In this experiment, you will use an optical microscope to examine cross sections of deformed samples. The demonstrators have prepared metallographic specimens for you. Please be mindful and do not to touch the polished surface as that will damage it and make it hard to image the microstructure. There should be 2 samples:

-    Mg alloy (AZ31) deformed in bending

-    Al alloy tested in bending

Use the microscopes provided to record images of the deformed microstructures of these samples.

-    Step 1: calibrate your microscope at the different magnifications

-    Step 2: study the microstructure of the different samples noting how it changes with distance from the neutral axis

-    Step  3:  Save  images  to  the  computer  provided  for  using  in the  report to illustrate your findings

Data analysis and visualization

You can analyse and plot the data using Python. A example notebook is provided to help  you  with  this  task.  Remember  to  label  all  axes,  including  units  where appropriate.

Assessment and feedback:

You should report your findings using the report template provided on Blackboard in PDF  format.  The  deadline  for  submission  of  your  lab  reports  is available on Blackboard. You should start working on your report as soon as possible, so you have time to analyse the data, do the required reading and ask questions. The usual late penalties apply.

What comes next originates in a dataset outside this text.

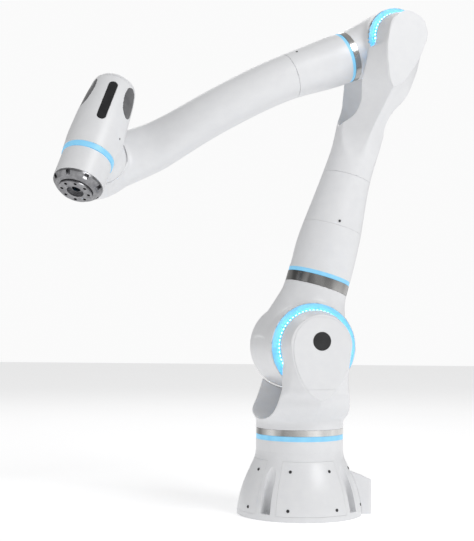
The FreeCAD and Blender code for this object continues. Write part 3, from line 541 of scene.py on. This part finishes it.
def settle(field, vertices, step):
    """Vertices moved onto the zero surface, by less than a cell."""
    points = vertices.copy()
    for _ in range(SETTLE_PASSES):
        slope = slope_of(field, points, SETTLE_SLOPE * step)
        size = np.maximum((slope**2).sum(1), 0.2)
        points -= slope * (field(points) / size)[:, None]
    drift = points - vertices
    length = np.linalg.norm(drift, axis=1)
    return vertices + drift * np.minimum(1, SETTLE_REACH * step / np.maximum(length, 1e-9))[:, None]


def casting(name, field, link, low, high, step, replaced, material):
    """Mesh of a field in a link's frame, standing for CAD nodes."""
    low, high = np.array(low, float) - GRID_MARGIN * step, np.array(high, float) + GRID_MARGIN * step
    vertices, quads = surface_net(sample_field(field, low, high, step), low, step)
    vertices = settle(field, vertices, step)
    normals = slope_of(field, vertices, NORMAL_SLOPE * step)
    mesh = bpy.data.meshes.new(name)
    mesh.from_pydata(vertices.tolist(), [], quads.tolist())
    matrix = LINKS[link]
    mesh.transform(matrix)
    mesh.polygons.foreach_set("use_smooth", np.ones(len(quads), bool))
    normals = normals @ np.array(matrix.to_3x3()).T
    normals /= np.maximum(np.linalg.norm(normals, axis=1), 1e-12)[:, None]
    mesh.normals_split_custom_set_from_vertices(normals.tolist())
    mesh.materials.append(material)
    piece = bpy.data.objects.new(name, mesh)
    bpy.context.scene.collection.objects.link(piece)
    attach(piece, link)
    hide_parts(*replaced)
    return piece


# ---------------------------------------------------------------------------------------- materials
BUMP_SCALE = 900.0
BUMP_DISTANCE = 0.0002
DRIFT_DETAIL = 3.0
DRIFT_RAMP = (0.3, 0.7)     # noise values at the darkest and the lightest colour


def procedural(name, dark, light, rough, metallic=0.0, scale=60.0, bump=0.0, stretch=(1, 1, 1)):
    """Principled material whose colour and roughness drift between two values over the surface."""
    material = bpy.data.materials.new(name)
    material.use_nodes = True
    nodes, links = material.node_tree.nodes, material.node_tree.links
    shader = nodes["Principled BSDF"]
    place = nodes.new("ShaderNodeTexCoord")
    mapping = nodes.new("ShaderNodeMapping")
    mapping.inputs["Scale"].default_value = stretch
    links.new(place.outputs["Object"], mapping.inputs["Vector"])
    drift = nodes.new("ShaderNodeTexNoise")
    drift.inputs["Scale"].default_value = scale
    drift.inputs["Detail"].default_value = DRIFT_DETAIL
    links.new(mapping.outputs["Vector"], drift.inputs["Vector"])
    colours = nodes.new("ShaderNodeValToRGB")
    colours.color_ramp.elements[0].position = DRIFT_RAMP[0]
    colours.color_ramp.elements[0].color = (*dark, 1)
    colours.color_ramp.elements[1].position = DRIFT_RAMP[1]
    colours.color_ramp.elements[1].color = (*light, 1)
    links.new(drift.outputs["Fac"], colours.inputs["Fac"])
    links.new(colours.outputs["Color"], shader.inputs["Base Color"])
    spread = nodes.new("ShaderNodeMapRange")
    spread.inputs["To Min"].default_value = rough[0]
    spread.inputs["To Max"].default_value = rough[1]
    links.new(drift.outputs["Fac"], spread.inputs["Value"])
    links.new(spread.outputs["Result"], shader.inputs["Roughness"])
    shader.inputs["Metallic"].default_value = metallic
    if bump:
        grain = nodes.new("ShaderNodeTexNoise")
        grain.inputs["Scale"].default_value = BUMP_SCALE
        links.new(mapping.outputs["Vector"], grain.inputs["Vector"])
        raised = nodes.new("ShaderNodeBump")
        raised.inputs["Strength"].default_value = bump
        raised.inputs["Distance"].default_value = BUMP_DISTANCE
        links.new(grain.outputs["Fac"], raised.inputs["Height"])
        links.new(raised.outputs["Normal"], shader.inputs["Normal"])
    return material


def glowing(material, colour, strength):
    shader = material.node_tree.nodes["Principled BSDF"]
    shader.inputs["Emission Color"].default_value = (*colour, 1)
    shader.inputs["Emission Strength"].default_value = strength
    return material


# Darkest and lightest colour, range of roughness, and what else a material's recipe takes
RECIPES = {
    "white_paint": ((0.765, 0.77, 0.785), (0.79, 0.795, 0.807), (0.34, 0.42), {"bump": 0.12}),
    "white_plastic": ((0.78, 0.785, 0.80), (0.805, 0.81, 0.82), (0.28, 0.36), {"bump": 0.05}),
    # In polished_metal the streaks of near black among bright metal, drawn out along Z, are painted
    # reflections
    "polished_metal": ((0.10, 0.10, 0.10), (0.86, 0.85, 0.83), (0.14, 0.24),
                       {"metallic": 1.0, "scale": 13, "stretch": (1.0, 1.0, 0.2)}),
    "blue_light": ((0.20, 0.42, 0.58), (0.26, 0.50, 0.66), (0.35, 0.45), {}),
    "led": ((0.45, 0.85, 0.95), (0.55, 0.92, 1.0), (0.2, 0.3), {}),
    "screw_steel": ((0.03, 0.03, 0.03), (0.08, 0.08, 0.085), (0.35, 0.5), {"metallic": 0.6, "scale": 300}),
    "black_plastic": ((0.012, 0.012, 0.013), (0.022, 0.022, 0.024), (0.35, 0.5), {"bump": 0.2}),
    "dark_glass": ((0.010, 0.010, 0.012), (0.018, 0.018, 0.02), (0.05, 0.09), {}),
    "grey_glass": ((0.10, 0.10, 0.105), (0.15, 0.15, 0.155), (0.08, 0.14), {}),
    "machined_aluminium": ((0.20, 0.20, 0.21), (0.34, 0.34, 0.35), (0.26, 0.36),
                           {"metallic": 1.0, "scale": 120}),
    "drive_aluminium": ((0.45, 0.45, 0.46), (0.55, 0.55, 0.56), (0.35, 0.5), {"metallic": 1.0}),
    "bearing_steel": ((0.42, 0.42, 0.43), (0.52, 0.52, 0.53), (0.2, 0.3), {"metallic": 1.0}),
}
GLOWS = {"blue_light": ((0.10, 0.40, 0.64), 0.62), "led": ((0.14, 0.52, 1.0), 13.0)}        # colour, strength


def materials():
    made = {name: procedural(name, dark, light, rough, **extra)
            for name, (dark, light, rough, extra) in RECIPES.items()}
    for name, glow in GLOWS.items():
        glowing(made[name], *glow)
    return made


SEEN = materials()


def dress_cad_nodes():
    """Every CAD node gets the procedural material of its record slot."""
    for node in frame["nodes"].values():
        for slot in node.material_slots:
            slot.material = SEEN[slot.material.name.split(".")[0]]


# -------------------------------------------------------------------------------- studio and camera
FLOOR_HALF = 9.0
FLOOR_GLOW = 0.46
WORLD_AS_LIGHT = 0.40
WORLD_AS_SEEN = 0.96


def add_floor():
    mesh = bpy.data.meshes.new("floor")
    half = FLOOR_HALF
    corners = [(-half, -half, 0), (half, -half, 0), (half, half, 0), (-half, half, 0)]
    mesh.from_pydata(corners, [], [(0, 1, 2, 3)])
    paper = procedural("floor_paper", (0.80, 0.80, 0.805), (0.815, 0.815, 0.82), (0.75, 0.85), scale=3)
    mesh.materials.append(glowing(paper, (1.0, 1.0, 1.0), FLOOR_GLOW))
    floor = bpy.data.objects.new("floor", mesh)
    bpy.context.scene.collection.objects.link(floor)


def add_area_light(name, location, target, size, power):
    data = bpy.data.lights.new(name, "AREA")
    data.shape = "RECTANGLE"
    data.size, data.size_y = size
    data.energy = power
    light = bpy.data.objects.new(name, data)
    light.location = location
    light.rotation_euler = (Vector(target) - Vector(location)).to_track_quat("-Z", "Y").to_euler()
    bpy.context.scene.collection.objects.link(light)


def add_world():
    """Pale surroundings: dim as a light, near white where they are seen behind the object."""
    world = bpy.data.worlds.new("studio")
    bpy.context.scene.world = world
    world.use_nodes = True
    nodes, links = world.node_tree.nodes, world.node_tree.links
    background = nodes["Background"]
    background.inputs["Color"].default_value = (1.0, 1.0, 1.0, 1)
    path = nodes.new("ShaderNodeLightPath")
    level = nodes.new("ShaderNodeMapRange")
    level.inputs["To Min"].default_value = WORLD_AS_LIGHT
    level.inputs["To Max"].default_value = WORLD_AS_SEEN
    links.new(path.outputs["Is Camera Ray"], level.inputs["Value"])
    links.new(level.outputs["Result"], background.inputs["Strength"])


CAMERA_PLACE = (0, -2.2294, 0.3594)
CAMERA_LENS = 75.2
CAMERA_SENSOR = 36.0
CAMERA_HEADING = math.radians(3.2)
CAMERA_LIFT = math.radians(2.9)
CAMERA_ROLL = math.radians(0.4)


def add_camera():
    """Camera of the photograph's view: low in front of the arm, turned slightly left and up."""
    data = bpy.data.cameras.new("camera")
    data.lens = CAMERA_LENS
    data.sensor_width = CAMERA_SENSOR
    heading, lift, roll = CAMERA_HEADING, CAMERA_LIFT, CAMERA_ROLL
    level = math.cos(lift)
    forward = Vector((-math.sin(heading) * level, math.cos(heading) * level, math.sin(lift)))
    right = forward.cross(Vector((0, 0, 1))).normalized()
    up = right.cross(forward)
    rolled_right = right * math.cos(roll) + up * math.sin(roll)
    rolled_up = rolled_right.cross(forward)
    matrix = Matrix((rolled_right, rolled_up, -forward)).transposed().to_4x4()
    matrix.translation = Vector(CAMERA_PLACE)
    camera = bpy.data.objects.new("camera", data)
    camera.matrix_world = matrix
    bpy.context.scene.collection.objects.link(camera)
    bpy.context.scene.camera = camera


# ------------------------------------------------------------------------------------------- pieces
# Name, field, link, box in the link's frame in mm, cell size in mm, CAD nodes it stands for
CASTINGS = [
    ("yoke_shell", yoke_field, "shoulder_yoke", (-100, -100, -160), (100, 142, 75), 2.0, ["yoke_casting"]),
    ("shoulder_shell", shoulder_field, "shoulder", (-86, -90, -86), (86, 93, 120), 2.0, ["shoulder_housing"]),
    ("elbow_yoke_shell", elbow_yoke_field, "upper_arm", (-62, -56, -288), (62, 114, 54), 1.8,
     ["elbow_yoke_casting"]),
    ("elbow_shell", elbow_field, "elbow", (-63, -62, -63), (63, 64, 84), 1.6, ["elbow_housing"]),
    ("head_shell", head_field, "wrist_head", (-63, -58, -63), (63, 52, 131), 1.3, ["head_casing"]),
    ("head_cap_shell", cap_field, "wrist_head", (-46, -46, 127), (46, 46, 143), 1.3, ["head_cap"]),
    ("forearm_shell", forearm_field, "forearm", (-64, -48, -417), (64, 120, 64), 1.8, ["forearm_casting"]),
]


def add_castings():
    for name, field, link, low, high, step, replaced in CASTINGS:
        casting(name, field, link, low, high, step, replaced, SEEN["white_paint"])


PANEL_ANGLES = (13, 103, 193, 283)      # from -Y towards +X, as in the CAD model
SCREW_SPREAD = 23                       # screws to each side of a panel's middle, in degrees
SCREW_HEIGHTS = (90.0, 21.0)
SCREW_PROFILE = ((3.0, -1.0), (3.0, 0.5), (2.6, 0.95), (1.7, 1.1), (1.6, 0.1), (0.0, 0.1))  # radius, height
SCREW_SIDES = 18
RAY_START = 0.3                         # outside the skirt, in metres


def screw_head(centre, outwards, vertices, faces):
    """Domed head with a round socket, added to a mesh being built."""
    across = outwards.cross(Vector((0, 0, 1))).normalized()
    up = across.cross(outwards)
    first = len(vertices)
    for radius, height in SCREW_PROFILE:
        for i in range(SCREW_SIDES):
            t = 2 * math.pi * i / SCREW_SIDES
            spoke = across * math.cos(t) + up * math.sin(t)
            vertices.append(centre + (spoke * radius + outwards * height) * MM)
    for row in range(len(SCREW_PROFILE) - 1):
        for i in range(SCREW_SIDES):
            a = first + row * SCREW_SIDES + i
            b = first + row * SCREW_SIDES + (i + 1) % SCREW_SIDES
            faces.append((a, b, b + SCREW_SIDES, a + SCREW_SIDES))


def add_panel_screws():
    """Sixteen screw heads, seated on the skirt panels' surface, which the CAD screws lie under."""
    skirt = frame["nodes"]["skirt_panels"].data
    surface = BVHTree.FromPolygons([v.co for v in skirt.vertices], [f.vertices for f in skirt.polygons])
    vertices, faces = [], []
    for panel in PANEL_ANGLES:
        for side in (-SCREW_SPREAD, SCREW_SPREAD):
            t = math.radians(panel + side)
            outwards = Vector((math.sin(t), -math.cos(t), 0))
            for height in SCREW_HEIGHTS:
                start = outwards * RAY_START + Vector((0, 0, height * MM))
                point, normal, _, _ = surface.ray_cast(start, -outwards)
                if point:
                    screw_head(point, normal, vertices, faces)
    mesh = bpy.data.meshes.new("panel_screw_heads")
    mesh.from_pydata(vertices, [], faces)
    mesh.materials.append(SEEN["screw_steel"])
    piece = bpy.data.objects.new("panel_screw_heads", mesh)
    bpy.context.scene.collection.objects.link(piece)
    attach(piece, "pedestal")
    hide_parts("panel_screws")


dress_cad_nodes()
add_castings()
add_panel_screws()
add_floor()
add_area_light("key", location=(2.2, -1.9, 2.9), target=(0, 0, 0.5), size=(1.6, 1.6), power=62)
add_area_light("fill", location=(-2.8, -2.0, 1.4), target=(0, 0, 0.5), size=(2.5, 2.5), power=10)
add_area_light("rim", location=(-0.6, 2.6, 2.6), target=(0, 0, 0.6), size=(2.5, 1.2), power=16)
add_world()
add_camera()
bpy.context.scene.view_settings.view_transform = "Standard"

Important: You must attend the lab. If you don’t attend the lab*, you can write up the report but your mark will be deducted 50% of the marks.

The assessment criteria are as follows:

Content (75%)

Each section of the report will be assessed as noted on the template. The template contains several suggestions for what to include and discuss in each section. Note that these are just suggestions; you should write the best report you can. Excellent reports are expected to go beyond what is already outlined.

Presentation (25%)

The  presentation  score  includes  structure,  style,  clarity,  spelling,  and  quality  of figures and equations.

Feedback

You will receive feedback in the form of a marked lab report 15 working days after the submission date

* If you miss the lab due to unavoidable circumstances, like illness, you must apply for mitigation.